Busk works to understand owners’ tastes and intentions for their yards. He remembers in particular trying to discover a client’s style when he happened to see movers bringing ornate furniture to the house.

It was over-the-top Renaissance. So I created a garden that was really, really tight. Allées (walkways) of palms and urns. Everything was styled. Everything had a center point. We created backgrounds. If you looked at every little piece, it had a reason to be in the garden. You just start working with people, and it’s a discovery over time.

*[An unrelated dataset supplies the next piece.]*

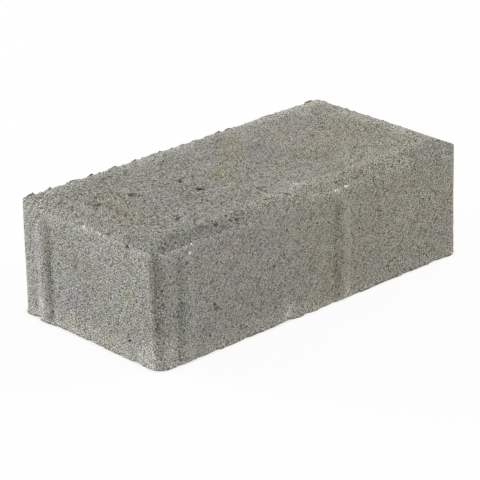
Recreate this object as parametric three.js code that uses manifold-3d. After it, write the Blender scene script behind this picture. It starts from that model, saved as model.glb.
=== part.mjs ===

People can get a bigger joy out of their landscape than they ever thought (possible) because it’s styled and organized to make the most of their landscape. They never thought the outdoors could have such a three-dimensional excitement for them.

 

On historic preservation

Busk has had a fascination with old buildings since childhood. About 20 years ago, he started saving old homes from demolition. He moves them to a piece of property in old Bonita, where he’s created a virtual village of rescued and restored homes. They include the Williams-Packard house, built in 1915; a caretaker’s cottage from Koreshan State Park; and the home of Naples developer and former Louisville Courier-Journal publisher Walter Haldeman, in which Busk now lives.

I love taking something that a lot of people wouldn’t mess with and making it something. These structures, they were built to last the test of time. … You want it to last another 100 years. The challenge is you want to make it practical for today’s living without losing the spirit of the home. I just think it’s fun.

I like figuring out the little intricacies of things—figuring out, “How am I going to get a bathroom in here? How do we make this work?” It’s working from concept all the way through to completion. That’s what I do every day. That’s what I do for people.